Re the other insurances: in cases of major property or income loss, people can always fall back on the government’s safety net — welfare, food stamps, etc. Denying treatment for someone having a heart attack pretty much means that he dies. I’m not saying that you’re necessarily wrong to suggest that we should take the long view and hold people accountable in this way, just that it’s a tough sell for today’s society.
 
Written By: kenB
URL: http://
That said, the pool will be huge, much larger than a single employer, regardless of how large that employer is. So I’d suggest that would ameliorate much of the typical higher cost found for higher-risk people in employer based insurance systems.
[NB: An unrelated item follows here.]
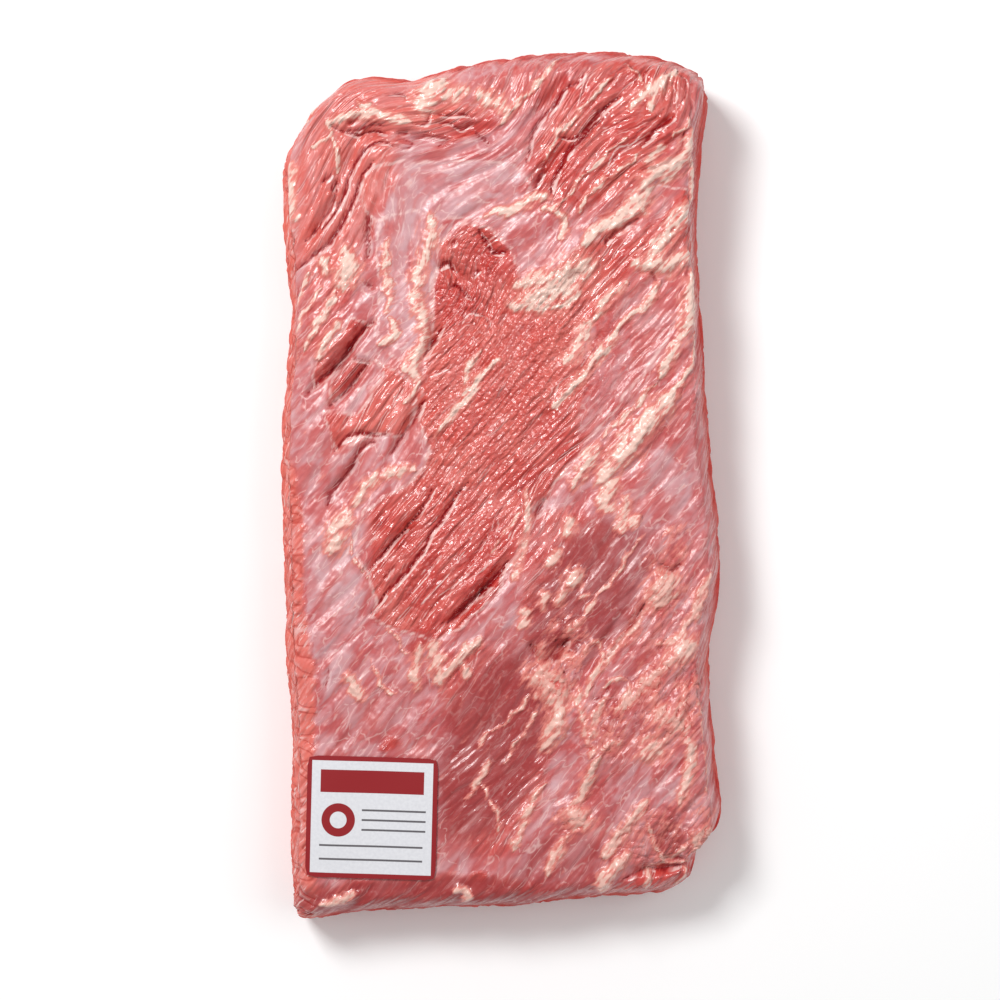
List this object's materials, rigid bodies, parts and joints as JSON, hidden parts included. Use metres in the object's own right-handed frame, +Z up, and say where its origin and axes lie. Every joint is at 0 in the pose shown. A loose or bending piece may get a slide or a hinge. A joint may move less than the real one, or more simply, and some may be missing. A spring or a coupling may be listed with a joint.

Not according to adverse selection. Premium wars to get the initial costs as low as possible for young, healthy people will lead to outright denial of coverage for old, sick people who raise the minimum premium amounts needed to be charge to young, healthy people - who will be the pursued market share, because they are the profitable ones.

Where outright denial of coverage does not occur, premiums will increase greatly for those old and sick people - people who feel they have little or no choice but to get insurance *somehow* - again, so that insurance companies can afford to push the premiums for the younghealthy target audience as low as possible.
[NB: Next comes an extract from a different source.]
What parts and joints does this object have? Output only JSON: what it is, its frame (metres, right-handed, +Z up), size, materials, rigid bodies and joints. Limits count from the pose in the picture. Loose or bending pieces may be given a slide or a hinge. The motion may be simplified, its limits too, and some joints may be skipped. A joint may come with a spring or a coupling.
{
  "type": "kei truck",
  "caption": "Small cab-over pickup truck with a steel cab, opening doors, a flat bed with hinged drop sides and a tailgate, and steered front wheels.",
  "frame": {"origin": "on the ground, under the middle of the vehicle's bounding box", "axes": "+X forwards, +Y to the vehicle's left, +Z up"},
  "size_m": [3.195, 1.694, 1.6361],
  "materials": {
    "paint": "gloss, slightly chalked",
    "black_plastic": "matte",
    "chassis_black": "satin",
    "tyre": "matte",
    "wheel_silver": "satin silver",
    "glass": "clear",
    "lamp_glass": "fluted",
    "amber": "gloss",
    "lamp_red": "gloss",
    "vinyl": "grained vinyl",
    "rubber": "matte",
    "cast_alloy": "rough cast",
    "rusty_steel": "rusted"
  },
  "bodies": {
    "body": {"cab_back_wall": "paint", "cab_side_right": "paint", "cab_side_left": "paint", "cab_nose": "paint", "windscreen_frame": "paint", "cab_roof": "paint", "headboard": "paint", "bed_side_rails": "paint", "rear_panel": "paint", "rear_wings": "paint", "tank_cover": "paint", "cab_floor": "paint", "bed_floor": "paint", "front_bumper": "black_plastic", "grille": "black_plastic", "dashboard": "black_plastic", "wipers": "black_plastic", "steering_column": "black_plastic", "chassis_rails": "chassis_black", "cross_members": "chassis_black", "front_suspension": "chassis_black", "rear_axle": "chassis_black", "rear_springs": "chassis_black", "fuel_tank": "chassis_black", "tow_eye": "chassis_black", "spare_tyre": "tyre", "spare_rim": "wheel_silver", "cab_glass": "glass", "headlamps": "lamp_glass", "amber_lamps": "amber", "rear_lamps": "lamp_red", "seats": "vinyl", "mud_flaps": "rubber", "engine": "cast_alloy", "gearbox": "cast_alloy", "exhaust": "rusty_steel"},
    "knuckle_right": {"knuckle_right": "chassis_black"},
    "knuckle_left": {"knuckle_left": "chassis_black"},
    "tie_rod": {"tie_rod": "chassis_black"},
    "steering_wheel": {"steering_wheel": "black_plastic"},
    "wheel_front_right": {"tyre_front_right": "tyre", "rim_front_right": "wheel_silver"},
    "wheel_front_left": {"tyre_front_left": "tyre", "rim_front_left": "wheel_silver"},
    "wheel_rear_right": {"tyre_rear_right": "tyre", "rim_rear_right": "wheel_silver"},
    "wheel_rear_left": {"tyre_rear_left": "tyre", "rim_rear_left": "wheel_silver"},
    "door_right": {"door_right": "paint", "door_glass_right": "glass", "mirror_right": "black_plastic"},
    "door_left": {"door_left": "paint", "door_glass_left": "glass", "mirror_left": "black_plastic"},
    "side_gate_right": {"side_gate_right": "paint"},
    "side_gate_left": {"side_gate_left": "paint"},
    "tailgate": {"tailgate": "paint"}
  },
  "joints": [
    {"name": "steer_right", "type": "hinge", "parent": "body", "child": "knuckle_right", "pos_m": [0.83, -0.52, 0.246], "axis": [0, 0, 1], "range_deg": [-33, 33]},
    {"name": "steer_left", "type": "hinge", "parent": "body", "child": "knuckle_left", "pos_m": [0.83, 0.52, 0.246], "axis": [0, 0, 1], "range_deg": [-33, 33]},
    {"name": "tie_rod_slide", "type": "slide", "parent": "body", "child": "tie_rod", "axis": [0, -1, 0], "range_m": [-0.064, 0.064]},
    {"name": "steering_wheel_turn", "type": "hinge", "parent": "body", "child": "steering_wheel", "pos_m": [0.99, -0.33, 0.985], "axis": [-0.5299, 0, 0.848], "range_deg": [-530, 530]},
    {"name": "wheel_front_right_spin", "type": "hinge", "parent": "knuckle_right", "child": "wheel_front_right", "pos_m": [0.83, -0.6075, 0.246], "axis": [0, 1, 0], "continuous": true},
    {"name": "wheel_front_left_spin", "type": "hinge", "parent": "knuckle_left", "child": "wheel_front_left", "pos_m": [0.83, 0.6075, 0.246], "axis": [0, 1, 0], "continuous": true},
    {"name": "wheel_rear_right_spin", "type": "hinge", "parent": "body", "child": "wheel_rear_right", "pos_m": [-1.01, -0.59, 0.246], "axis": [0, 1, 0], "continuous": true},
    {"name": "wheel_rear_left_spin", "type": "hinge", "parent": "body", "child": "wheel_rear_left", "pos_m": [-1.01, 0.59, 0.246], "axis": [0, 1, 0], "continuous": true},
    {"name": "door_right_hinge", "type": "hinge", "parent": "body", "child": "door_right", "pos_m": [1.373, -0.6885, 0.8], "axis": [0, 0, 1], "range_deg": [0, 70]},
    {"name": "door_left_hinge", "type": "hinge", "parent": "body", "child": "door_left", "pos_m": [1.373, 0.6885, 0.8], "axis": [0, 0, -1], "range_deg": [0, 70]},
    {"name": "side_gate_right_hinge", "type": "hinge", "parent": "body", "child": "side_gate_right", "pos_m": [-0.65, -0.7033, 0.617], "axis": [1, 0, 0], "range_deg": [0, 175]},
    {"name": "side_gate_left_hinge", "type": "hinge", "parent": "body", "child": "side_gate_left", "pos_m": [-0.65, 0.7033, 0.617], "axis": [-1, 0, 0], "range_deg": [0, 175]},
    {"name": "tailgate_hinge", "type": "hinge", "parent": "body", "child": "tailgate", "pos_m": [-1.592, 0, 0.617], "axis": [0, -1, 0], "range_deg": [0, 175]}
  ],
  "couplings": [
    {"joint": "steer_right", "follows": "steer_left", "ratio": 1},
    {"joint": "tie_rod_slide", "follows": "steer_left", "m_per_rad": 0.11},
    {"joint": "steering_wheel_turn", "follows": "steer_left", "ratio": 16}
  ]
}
Taking responsibility for yourself means little in a free market where sick people are inherently more expensive than healthy ones and will be treated accordingly.
 
Written By: glasnost
URL: http://
"Canada spends about 8% of their GDP on healthcare."

It’s easier to spend less on health care if you limit how much is offered. We could beat Canada if we just slowed down the pace of health care delivery below theirs. % of GDP is not enough data for comparisons.


 
Written By: Unknown
URL: http://
More good discussion on health care.

 
Written By: Unknown
URL: http://
"over the course of a given year, about 45 million Americans are without health insurance. In virtually every other industrialized nation, 100% of the citizens have full healthcare coverage."

Health insurance and health care are different things. A person can have health care without having health insurance. Millions do.
 
Written By: timactual
URL: http://
I don’t understand why a blog that favors "free people" would be against civil liberties.
Welfare (or as I like to call it, free money) is not a privilige, it is a RIGHT! We are entitled as "free people" to dip our hands into the dole however many times we want, for any imaginable reason (especially the reasons we lie about to get more money). If you are against our entitlement to taxpayer money for life, then you must not approve of being free.

Did I make my point?

BTW some chinese spammer guy or something is messing up the tables on the comment pages.
 
Written By: Josh
URL: http://
"Did I make my point?"

Yep, and I agree as long as I can be at the head of the line.